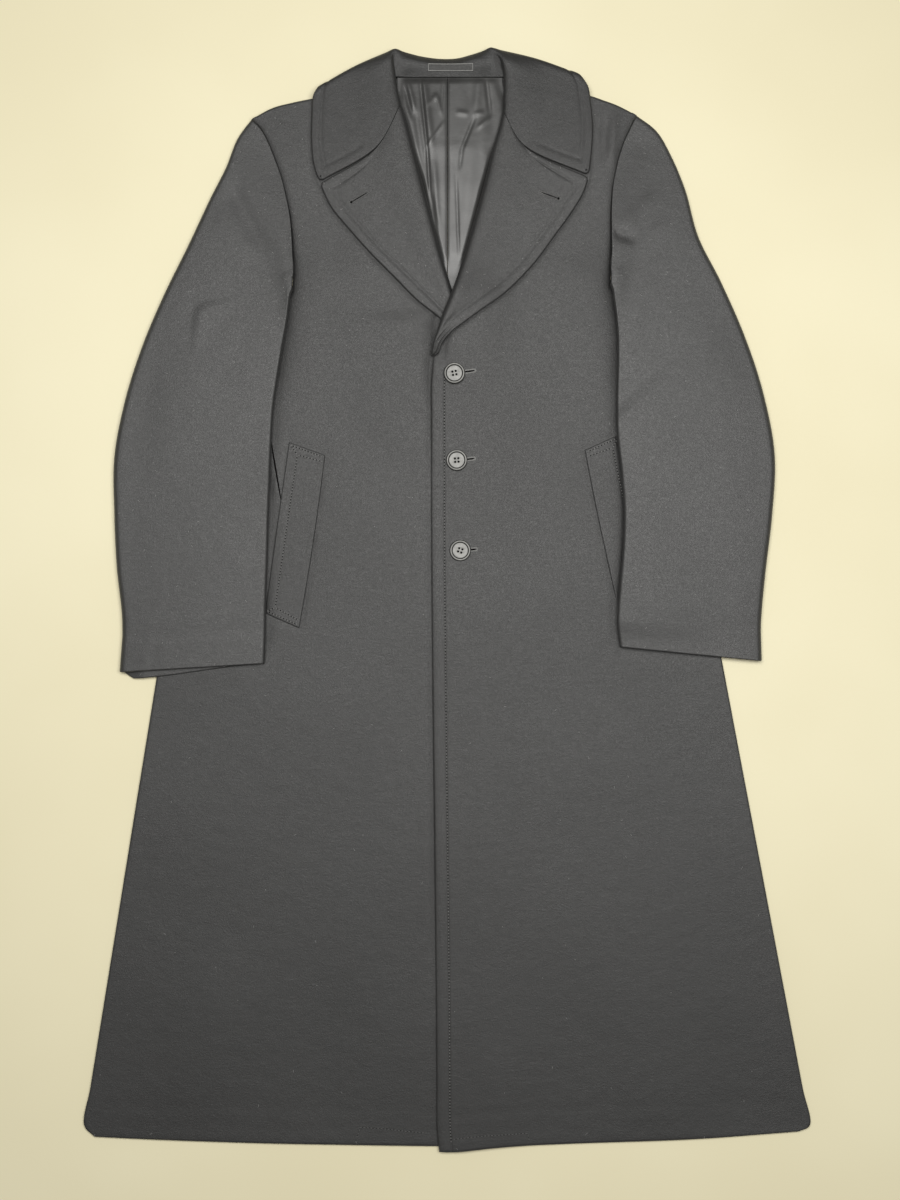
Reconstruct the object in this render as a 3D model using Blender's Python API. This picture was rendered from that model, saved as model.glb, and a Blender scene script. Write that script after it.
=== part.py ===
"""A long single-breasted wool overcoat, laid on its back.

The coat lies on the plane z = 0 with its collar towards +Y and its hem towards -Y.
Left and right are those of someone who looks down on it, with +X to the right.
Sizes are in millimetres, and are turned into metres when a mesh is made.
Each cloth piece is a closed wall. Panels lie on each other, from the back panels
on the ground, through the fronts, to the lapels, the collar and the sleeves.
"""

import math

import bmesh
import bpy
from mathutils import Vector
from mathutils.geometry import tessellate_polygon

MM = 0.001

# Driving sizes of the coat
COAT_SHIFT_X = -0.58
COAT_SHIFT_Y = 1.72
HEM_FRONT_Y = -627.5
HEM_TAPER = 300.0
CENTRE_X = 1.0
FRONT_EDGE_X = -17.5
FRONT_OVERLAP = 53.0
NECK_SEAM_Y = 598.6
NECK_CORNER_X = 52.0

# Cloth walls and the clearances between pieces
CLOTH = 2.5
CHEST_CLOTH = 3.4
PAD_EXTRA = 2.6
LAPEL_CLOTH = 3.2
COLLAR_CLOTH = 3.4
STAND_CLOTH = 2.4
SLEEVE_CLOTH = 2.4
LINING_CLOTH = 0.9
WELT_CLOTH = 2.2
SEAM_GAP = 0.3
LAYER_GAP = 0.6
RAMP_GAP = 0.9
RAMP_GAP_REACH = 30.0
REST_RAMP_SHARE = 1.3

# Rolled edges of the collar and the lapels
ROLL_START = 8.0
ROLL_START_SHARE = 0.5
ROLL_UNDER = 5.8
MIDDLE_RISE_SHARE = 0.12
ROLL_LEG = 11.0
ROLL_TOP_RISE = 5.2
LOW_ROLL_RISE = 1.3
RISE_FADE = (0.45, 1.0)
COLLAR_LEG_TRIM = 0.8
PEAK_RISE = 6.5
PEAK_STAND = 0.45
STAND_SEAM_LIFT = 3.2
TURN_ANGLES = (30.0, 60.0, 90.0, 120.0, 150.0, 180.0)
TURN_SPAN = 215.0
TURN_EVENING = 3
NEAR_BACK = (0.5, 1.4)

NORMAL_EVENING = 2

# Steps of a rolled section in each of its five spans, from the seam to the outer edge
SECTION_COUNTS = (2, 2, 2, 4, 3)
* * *
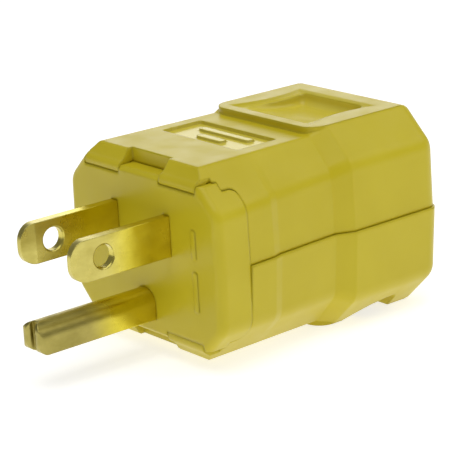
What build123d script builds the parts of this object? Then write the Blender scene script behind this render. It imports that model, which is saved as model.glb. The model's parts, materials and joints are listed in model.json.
* * *
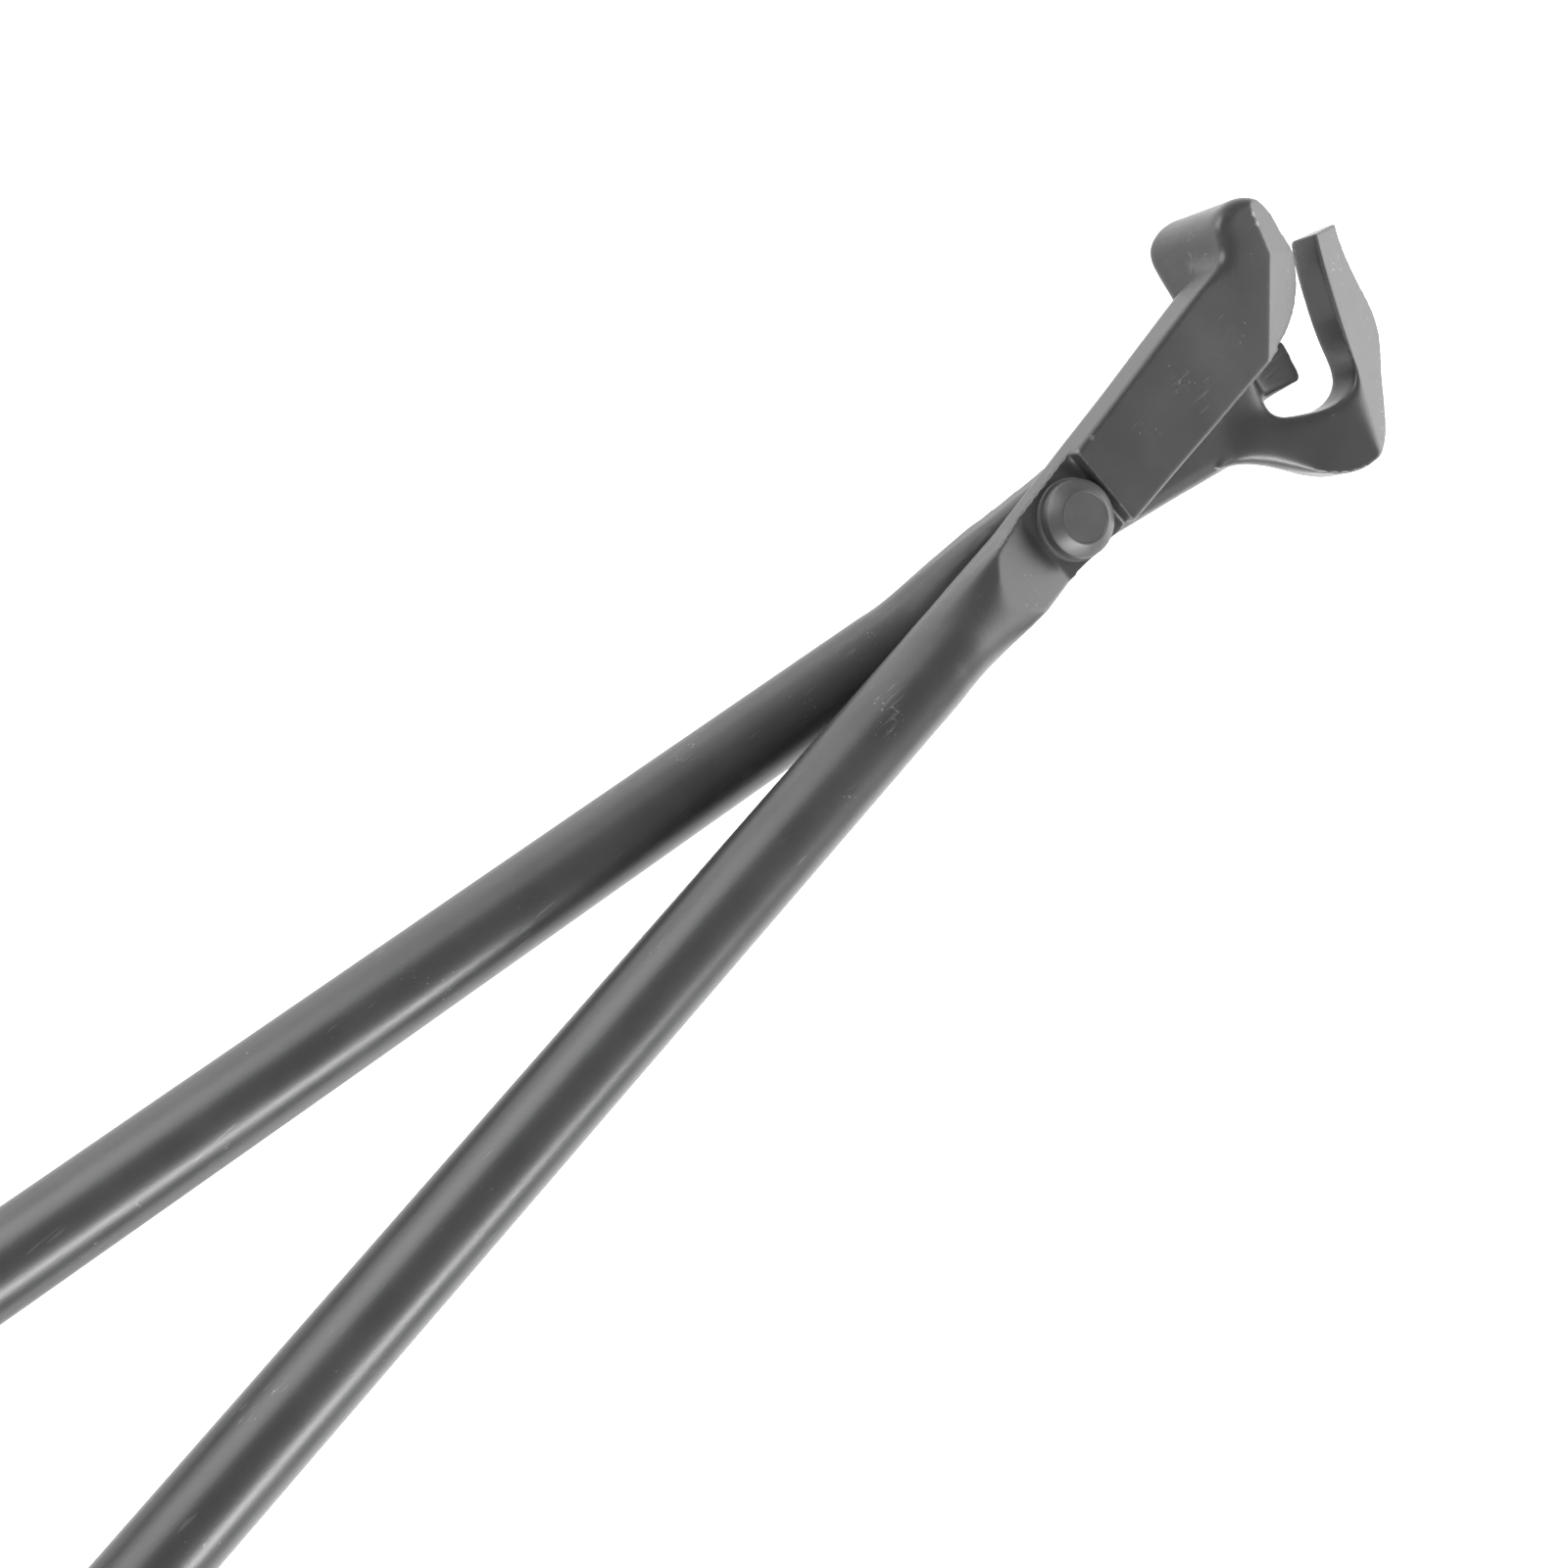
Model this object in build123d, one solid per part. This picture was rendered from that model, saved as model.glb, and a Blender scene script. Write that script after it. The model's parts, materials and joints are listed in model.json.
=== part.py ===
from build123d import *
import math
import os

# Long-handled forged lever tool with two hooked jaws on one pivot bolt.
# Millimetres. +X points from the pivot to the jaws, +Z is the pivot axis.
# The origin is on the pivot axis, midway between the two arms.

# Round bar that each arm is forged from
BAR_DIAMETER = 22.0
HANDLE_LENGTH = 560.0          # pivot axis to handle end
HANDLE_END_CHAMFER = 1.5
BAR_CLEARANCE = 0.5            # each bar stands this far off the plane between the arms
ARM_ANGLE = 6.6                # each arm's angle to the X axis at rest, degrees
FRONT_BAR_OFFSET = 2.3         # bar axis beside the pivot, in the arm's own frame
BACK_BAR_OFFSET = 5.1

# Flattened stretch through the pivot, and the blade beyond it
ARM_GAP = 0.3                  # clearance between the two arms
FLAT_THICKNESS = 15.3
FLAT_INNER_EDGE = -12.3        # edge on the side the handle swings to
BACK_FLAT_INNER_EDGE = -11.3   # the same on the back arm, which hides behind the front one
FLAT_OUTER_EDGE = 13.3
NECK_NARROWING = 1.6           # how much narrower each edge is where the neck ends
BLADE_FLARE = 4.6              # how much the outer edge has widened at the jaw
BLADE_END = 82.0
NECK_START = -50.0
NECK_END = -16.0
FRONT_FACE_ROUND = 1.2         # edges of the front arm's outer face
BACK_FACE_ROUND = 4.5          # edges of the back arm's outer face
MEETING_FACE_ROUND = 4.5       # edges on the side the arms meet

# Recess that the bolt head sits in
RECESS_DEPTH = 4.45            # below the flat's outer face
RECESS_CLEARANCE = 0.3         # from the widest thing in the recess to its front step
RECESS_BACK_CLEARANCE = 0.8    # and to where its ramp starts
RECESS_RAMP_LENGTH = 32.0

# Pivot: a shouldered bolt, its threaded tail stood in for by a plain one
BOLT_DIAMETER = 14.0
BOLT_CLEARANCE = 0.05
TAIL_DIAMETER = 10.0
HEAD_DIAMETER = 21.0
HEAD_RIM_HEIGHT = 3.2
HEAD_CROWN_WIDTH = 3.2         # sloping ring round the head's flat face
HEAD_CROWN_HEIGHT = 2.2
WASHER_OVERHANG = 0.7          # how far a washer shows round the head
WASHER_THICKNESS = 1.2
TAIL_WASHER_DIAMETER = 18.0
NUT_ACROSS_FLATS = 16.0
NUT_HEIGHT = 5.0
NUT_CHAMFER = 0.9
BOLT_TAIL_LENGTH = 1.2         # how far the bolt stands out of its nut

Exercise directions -
Across the material above, count every line holding "which" and write down only the number.

Task response -
2